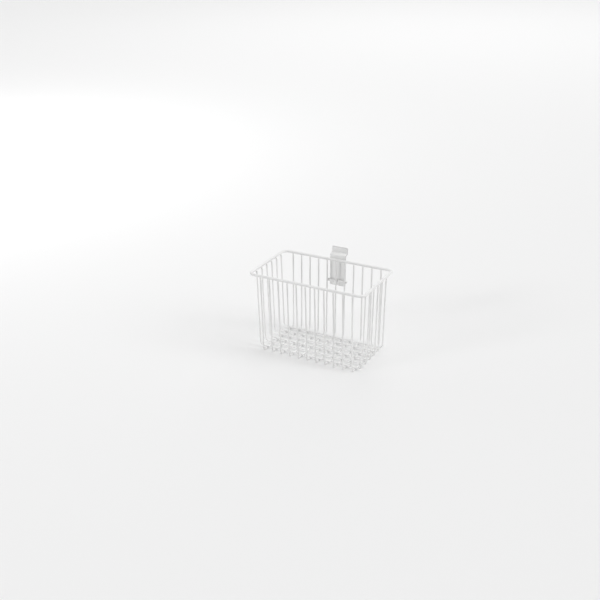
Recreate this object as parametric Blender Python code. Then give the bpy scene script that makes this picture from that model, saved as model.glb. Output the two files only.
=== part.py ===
"""Hanging storage box: an open basket of welded steel wire with a hook plate on its back.

The basket stands on its floor wires at Z = 0. +Z is up, +X runs along the long side and +Y points
to the wall that the hook plate hangs on. The origin is the middle of the box's footprint.
"""

import math

import bmesh
import bpy

MM = 0.001

# Rim: one thick wire bent to a rounded rectangle, measured along the middle of the wire
RIM_WIDTH = 200.5 * MM
RIM_DEPTH = 115.5 * MM
RIM_HEIGHT = 137.5 * MM
RIM_CORNER_RADIUS = 10 * MM
RIM_DIAMETER = 4.5 * MM

# Thin wires, each bent to a U that makes two walls and a strip of the floor
WIRE_DIAMETER = 2.5 * MM
WIRE_END_BELOW_RIM = 0.7 * MM
WALL_LEAN = 3 * MM
FLOOR_BEND_RADIUS = 7 * MM
CROSS_WIRE_COUNT = 11
CROSS_ROW_FROM_RIM = 19.25 * MM
LONG_WIRE_COUNT = 6
LONG_ROW_FROM_RIM = 18.15 * MM

# Room left between two welded pieces
WELD_GAP = 0.3 * MM

# Points of one mesh closer than this are the same point
MERGE_DISTANCE = 0.003 * MM

# Crossbar: a short length of the rim's wire behind the rear wall, measured from the rim's middle
CROSSBAR_BELOW_RIM = 36.8 * MM
CROSSBAR_OVERHANG = 1 * MM
CROSSBAR_PITCHES = 2

# Hook plate: one strip of sheet, with heights measured along it from the rim's middle
PLATE_WIDTH = 28.5 * MM
PLATE_THICKNESS = 1.5 * MM
PLATE_FOOT_BELOW_RIM = 45.8 * MM
PLATE_CORNER_RADIUS = 2 * MM
PLATE_BEND_RADIUS = 2.3 * MM
STEP_ABOVE_RIM = 8.6 * MM
STEP_RISE = 1 * MM
STEP_BACK = 7 * MM
LIP_LENGTH = 10.7 * MM
LIP_TIP_LENGTH = 2.2 * MM
LIP_TIP_ANGLE = math.radians(18)
CUT_OVERRUN = 1 * MM

# Counts of facets
WIRE_BEVEL_STEPS = 2
RIM_BEVEL_STEPS = 4
BEND_STEPS = 6

# Sizes that follow from the ones above
wire_radius = WIRE_DIAMETER / 2
rim_radius = RIM_DIAMETER / 2
wire_inset = rim_radius + WELD_GAP + wire_radius
cross_wire_pitch = (RIM_WIDTH - 2 * CROSS_ROW_FROM_RIM) / (CROSS_WIRE_COUNT - 1)
long_wire_pitch = (RIM_DEPTH - 2 * LONG_ROW_FROM_RIM) / (LONG_WIRE_COUNT - 1)
rear_lean = math.atan2(WALL_LEAN, RIM_HEIGHT - wire_radius)
plate_middle = rim_radius + WELD_GAP + PLATE_THICKNESS / 2
lip_middle = plate_middle + STEP_BACK
lip_top = STEP_ABOVE_RIM + STEP_RISE + LIP_LENGTH


def rounded_path(corners, radius, closed=False):
    """Turns a flat path's corners into arcs, and gives its points with their directions."""
    path = []
    last = len(corners) - 1
    for index, corner in enumerate(corners):
        before = corners[index - 1]
        after = corners[(index + 1) % len(corners)]
        angle_in = math.atan2(corner[1] - before[1], corner[0] - before[0])
        angle_out = math.atan2(after[1] - corner[1], after[0] - corner[0])
        if not closed and index == 0:
            path.append((corner, angle_out))
            continue
        if not closed and index == last:
            path.append((corner, angle_in))
            continue
        turn = math.remainder(angle_out - angle_in, math.tau)
        side = math.copysign(radius, turn)
        run = radius * math.tan(abs(turn) / 2)
        centre_x = corner[0] - run * math.cos(angle_in) - side * math.sin(angle_in)
        centre_y = corner[1] - run * math.sin(angle_in) + side * math.cos(angle_in)
        for step in range(BEND_STEPS + 1):
            angle = angle_in + turn * step / BEND_STEPS
            point = (centre_x + side * math.sin(angle), centre_y - side * math.cos(angle))
            path.append((point, angle))
    return path


def strip_outline(corners, radius, thickness):
    """Gives the closed outline of a bent strip whose middle follows the corners."""
    path = rounded_path(corners, radius)
    sides = []
    for half in (thickness / 2, -thickness / 2):
        sides.append([(x - half * math.sin(a), y + half * math.cos(a)) for (x, y), a in path])
    return sides[0] + sides[1][::-1]


def wire_curve(name, points, diameter, bevel_steps, closed=False):
    """Makes the curve of a round wire through the points."""
    curve = bpy.data.curves.new(name, "CURVE")
    curve.dimensions = "3D"
    curve.bevel_depth = diameter / 2
    curve.bevel_resolution = bevel_steps
    curve.use_fill_caps = not closed
    spline = curve.splines.new("POLY")
    spline.points.add(len(points) - 1)
    for slot, point in zip(spline.points, points):
        slot.co = (*point, 1)
    spline.use_cyclic_u = closed
    return curve


def place(name, data, home, parent=None, location=(0, 0, 0), turn=(0, 0, 0)):
    """Makes an object in its collection, at its place under its parent."""
    thing = bpy.data.objects.new(name, data)
    thing.location = location
    thing.rotation_euler = turn
    thing.parent = parent
    home.objects.link(thing)
    return thing


def flat_block(name, outline, thickness, home, parent, turn):
    """Makes a closed mesh of a flat outline with half its thickness on each side."""
    curve = bpy.data.curves.new(name, "CURVE")
    curve.dimensions = "2D"
    curve.fill_mode = "BOTH"
    curve.extrude = thickness / 2
    spline = curve.splines.new("POLY")
    spline.points.add(len(outline) - 1)
    for slot, (x, y) in zip(spline.points, outline):
        slot.co = (x, y, 0, 1)
    spline.use_cyclic_u = True
    flat = place(name, curve, home, parent, turn=turn)
    bpy.context.view_layer.update()
    evaluated = flat.evaluated_get(bpy.context.evaluated_depsgraph_get())
    mesh = bpy.data.meshes.new_from_object(evaluated)
    matrix = flat.matrix_world.copy()
    bpy.data.objects.remove(flat)
    cage = bmesh.new()
    cage.from_mesh(mesh)
    bmesh.ops.remove_doubles(cage, verts=cage.verts, dist=MERGE_DISTANCE)
    bmesh.ops.recalc_face_normals(cage, faces=cage.faces)
    cage.to_mesh(mesh)
    cage.free()
    block = place(name, mesh, home, parent)
    block.matrix_world = matrix
    return block


def coat(name, colour, roughness):
    """Makes a powder-coat material."""
    material = bpy.data.materials.new(name)
    material.use_nodes = True
    shader = material.node_tree.nodes["Principled BSDF"]
    shader.inputs["Base Color"].default_value = (*colour, 1)
    shader.inputs["Roughness"].default_value = roughness
    shader.inputs["Metallic"].default_value = 0
    return material


def spread(count, pitch):
    """Gives the places of a row of wires about the middle."""
    return [(index - (count - 1) / 2) * pitch for index in range(count)]


def u_path(rim_length, floor_height):
    """Gives the path of one U wire: down a wall, along the floor and up the other wall."""
    rise = RIM_HEIGHT - floor_height
    floor_half = rim_length / 2 - wire_inset - WALL_LEAN
    end_half = floor_half + WALL_LEAN * (rise - WIRE_END_BELOW_RIM) / rise
    end_height = RIM_HEIGHT - WIRE_END_BELOW_RIM
    corners = [
        (-end_half, end_height),
        (-floor_half, floor_height),
        (floor_half, floor_height),
        (end_half, end_height),
    ]
    return [point for point, _ in rounded_path(corners, FLOOR_BEND_RADIUS)]


def make_rim(home, basket):
    """Makes the thick wire round the mouth."""
    x = RIM_WIDTH / 2
    y = RIM_DEPTH / 2
    path = rounded_path([(-x, -y), (x, -y), (x, y), (-x, y)], RIM_CORNER_RADIUS, closed=True)
    points = [(*point, 0) for point, _ in path]
    curve = wire_curve("rim", points, RIM_DIAMETER, RIM_BEVEL_STEPS, closed=True)
    curve.materials.append(coat("rim_coat", (0.86, 0.86, 0.85), 0.4))
    place("rim", curve, home, basket, (0, 0, RIM_HEIGHT))


def make_cross_wires(home, basket):
    """Makes the wires that run from the front wall under the floor to the rear wall."""
    points = [(0, y, z) for y, z in u_path(RIM_DEPTH, wire_radius)]
    curve = wire_curve("cross_wire", points, WIRE_DIAMETER, WIRE_BEVEL_STEPS)
    curve.materials.append(coat("cross_wire_coat", (0.86, 0.86, 0.85), 0.42))
    for index, x in enumerate(spread(CROSS_WIRE_COUNT, cross_wire_pitch), 1):
        place(f"cross_wire_{index:02d}", curve, home, basket, (x, 0, 0))


def make_long_wires(home, basket):
    """Makes the wires that run from the left wall over the cross wires to the right wall."""
    floor_height = wire_radius + WIRE_DIAMETER + WELD_GAP
    points = [(x, 0, z) for x, z in u_path(RIM_WIDTH, floor_height)]
    curve = wire_curve("long_wire", points, WIRE_DIAMETER, WIRE_BEVEL_STEPS)
    curve.materials.append(coat("long_wire_coat", (0.86, 0.86, 0.85), 0.42))
    for index, y in enumerate(spread(LONG_WIRE_COUNT, long_wire_pitch), 1):
        place(f"long_wire_{index:02d}", curve, home, basket, (0, y, 0))


def make_crossbar(home, rear_wall):
    """Makes the short thick wire that carries the plate's foot."""
    half = CROSSBAR_PITCHES * cross_wire_pitch / 2 + wire_radius + CROSSBAR_OVERHANG
    curve = wire_curve("bracket_crossbar", [(-half, 0, 0), (half, 0, 0)], RIM_DIAMETER, RIM_BEVEL_STEPS)
    curve.materials.append(coat("crossbar_coat", (0.85, 0.85, 0.84), 0.42))
    place("bracket_crossbar", curve, home, rear_wall, (0, 0, -CROSSBAR_BELOW_RIM))


def make_hook_plate(home, cutters, rear_wall):
    """Makes the bent strip: a flat plate, a step back over the rim and a lip that turns up."""
    tip_side = LIP_TIP_LENGTH * math.sin(LIP_TIP_ANGLE)
    tip_rise = LIP_TIP_LENGTH * math.cos(LIP_TIP_ANGLE)
    past_tip = CUT_OVERRUN * math.tan(LIP_TIP_ANGLE)
    corners = [
        (plate_middle, -PLATE_FOOT_BELOW_RIM - CUT_OVERRUN),
        (plate_middle, STEP_ABOVE_RIM),
        (lip_middle, STEP_ABOVE_RIM + STEP_RISE),
        (lip_middle, lip_top - tip_rise),
        (lip_middle - tip_side - past_tip, lip_top + CUT_OVERRUN),
    ]
    profile = strip_outline(corners, PLATE_BEND_RADIUS, PLATE_THICKNESS)
    width = PLATE_WIDTH + 2 * CUT_OVERRUN
    turn = (math.pi / 2, 0, math.pi / 2)
    plate = flat_block("hook_plate", profile, width, home, rear_wall, turn)
    plate.data.materials.append(coat("plate_coat", (0.8, 0.8, 0.79), 0.5))

    x = PLATE_WIDTH / 2
    low = -PLATE_FOOT_BELOW_RIM
    blank = [(-x, low), (x, low), (x, lip_top), (-x, lip_top)]
    outline = [point for point, _ in rounded_path(blank, PLATE_CORNER_RADIUS, closed=True)]
    depth = 2 * (lip_middle + PLATE_THICKNESS + CUT_OVERRUN)
    cutter = flat_block("plate_outline", outline, depth, cutters, rear_wall, (math.pi / 2, 0, 0))
    cutter.hide_render = True
    cutter.display_type = "WIRE"
    trim = plate.modifiers.new("rounded_corners", "BOOLEAN")
    trim.operation = "INTERSECT"
    trim.object = cutter


def main():
    """Clears the scene and builds the box."""
    for old in list(bpy.data.objects):
        bpy.data.objects.remove(old)
    home = bpy.data.collections.new("hanging_storage_box")
    cutters = bpy.data.collections.new("hanging_storage_box_cutters")
    for group in (home, cutters):
        bpy.context.scene.collection.children.link(group)

    front_reach = RIM_DEPTH / 2 + rim_radius
    lip_back = lip_middle + PLATE_THICKNESS / 2
    lip_straight_top = lip_top - LIP_TIP_LENGTH
    rear_reach = RIM_DEPTH / 2 + lip_back * math.cos(rear_lean) + lip_straight_top * math.sin(rear_lean)
    basket = place("basket_frame", None, home, location=(0, (front_reach - rear_reach) / 2, 0))
    rear_middle = (0, RIM_DEPTH / 2, RIM_HEIGHT)
    rear_wall = place("rear_wall_frame", None, home, basket, rear_middle, (-rear_lean, 0, 0))

    make_rim(home, basket)
    make_cross_wires(home, basket)
    make_long_wires(home, basket)
    make_crossbar(home, rear_wall)
    make_hook_plate(home, cutters, rear_wall)


main()
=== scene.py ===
"""Looks of the hanging storage box: a welded wire basket, coated white, with a hook plate on its back.

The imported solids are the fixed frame, in metres, with +Z up, +X along the long side and +Y to the
wall. The rim, every wire, the crossbar and the plate are made again here as round, smooth pieces in
the places of their solids, and the welds that hold them together are added between them.
"""

import logging
import math
from dataclasses import dataclass, field
from enum import Enum
from typing import Callable, Iterator

import bmesh
import bpy
import numpy as np
from mathutils import Matrix, Vector

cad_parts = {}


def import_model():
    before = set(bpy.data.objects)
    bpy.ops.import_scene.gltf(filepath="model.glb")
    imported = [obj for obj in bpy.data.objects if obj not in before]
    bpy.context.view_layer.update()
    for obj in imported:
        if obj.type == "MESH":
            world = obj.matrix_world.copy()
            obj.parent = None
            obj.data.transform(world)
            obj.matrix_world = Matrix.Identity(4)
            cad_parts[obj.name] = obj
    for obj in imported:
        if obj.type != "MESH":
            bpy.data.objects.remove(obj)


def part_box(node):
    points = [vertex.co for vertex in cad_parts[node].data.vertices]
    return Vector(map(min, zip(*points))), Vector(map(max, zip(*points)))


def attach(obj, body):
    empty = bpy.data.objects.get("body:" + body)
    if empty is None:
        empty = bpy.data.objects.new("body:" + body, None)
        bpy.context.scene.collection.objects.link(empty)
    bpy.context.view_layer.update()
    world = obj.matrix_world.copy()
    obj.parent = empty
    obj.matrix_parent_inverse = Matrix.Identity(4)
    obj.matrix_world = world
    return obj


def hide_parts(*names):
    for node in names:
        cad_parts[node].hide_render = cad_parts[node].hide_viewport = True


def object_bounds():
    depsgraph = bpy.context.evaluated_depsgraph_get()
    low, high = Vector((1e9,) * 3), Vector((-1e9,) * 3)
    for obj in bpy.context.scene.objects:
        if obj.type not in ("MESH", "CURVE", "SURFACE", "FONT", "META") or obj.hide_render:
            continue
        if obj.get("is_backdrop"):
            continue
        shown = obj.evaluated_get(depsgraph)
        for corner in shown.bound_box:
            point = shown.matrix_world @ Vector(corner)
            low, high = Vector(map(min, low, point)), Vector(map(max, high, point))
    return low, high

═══

# [The exercise]
Write out, exactly and with nothing else, the lines of the listing above from its first line through the line with "BEND_STEPS = 6".

# [Exercise solution]
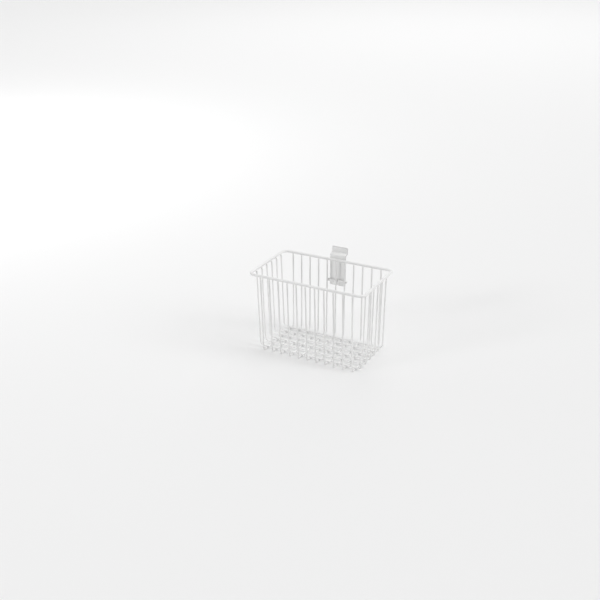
Recreate this object as parametric Blender Python code. Then give the bpy scene script that makes this picture from that model, saved as model.glb. Output the two files only.
=== part.py ===
"""Hanging storage box: an open basket of welded steel wire with a hook plate on its back.

The basket stands on its floor wires at Z = 0. +Z is up, +X runs along the long side and +Y points
to the wall that the hook plate hangs on. The origin is the middle of the box's footprint.
"""

import math

import bmesh
import bpy

MM = 0.001

# Rim: one thick wire bent to a rounded rectangle, measured along the middle of the wire
RIM_WIDTH = 200.5 * MM
RIM_DEPTH = 115.5 * MM
RIM_HEIGHT = 137.5 * MM
RIM_CORNER_RADIUS = 10 * MM
RIM_DIAMETER = 4.5 * MM

# Thin wires, each bent to a U that makes two walls and a strip of the floor
WIRE_DIAMETER = 2.5 * MM
WIRE_END_BELOW_RIM = 0.7 * MM
WALL_LEAN = 3 * MM
FLOOR_BEND_RADIUS = 7 * MM
CROSS_WIRE_COUNT = 11
CROSS_ROW_FROM_RIM = 19.25 * MM
LONG_WIRE_COUNT = 6
LONG_ROW_FROM_RIM = 18.15 * MM

# Room left between two welded pieces
WELD_GAP = 0.3 * MM

# Points of one mesh closer than this are the same point
MERGE_DISTANCE = 0.003 * MM

# Crossbar: a short length of the rim's wire behind the rear wall, measured from the rim's middle
CROSSBAR_BELOW_RIM = 36.8 * MM
CROSSBAR_OVERHANG = 1 * MM
CROSSBAR_PITCHES = 2

# Hook plate: one strip of sheet, with heights measured along it from the rim's middle
PLATE_WIDTH = 28.5 * MM
PLATE_THICKNESS = 1.5 * MM
PLATE_FOOT_BELOW_RIM = 45.8 * MM
PLATE_CORNER_RADIUS = 2 * MM
PLATE_BEND_RADIUS = 2.3 * MM
STEP_ABOVE_RIM = 8.6 * MM
STEP_RISE = 1 * MM
STEP_BACK = 7 * MM
LIP_LENGTH = 10.7 * MM
LIP_TIP_LENGTH = 2.2 * MM
LIP_TIP_ANGLE = math.radians(18)
CUT_OVERRUN = 1 * MM

# Counts of facets
WIRE_BEVEL_STEPS = 2
RIM_BEVEL_STEPS = 4
BEND_STEPS = 6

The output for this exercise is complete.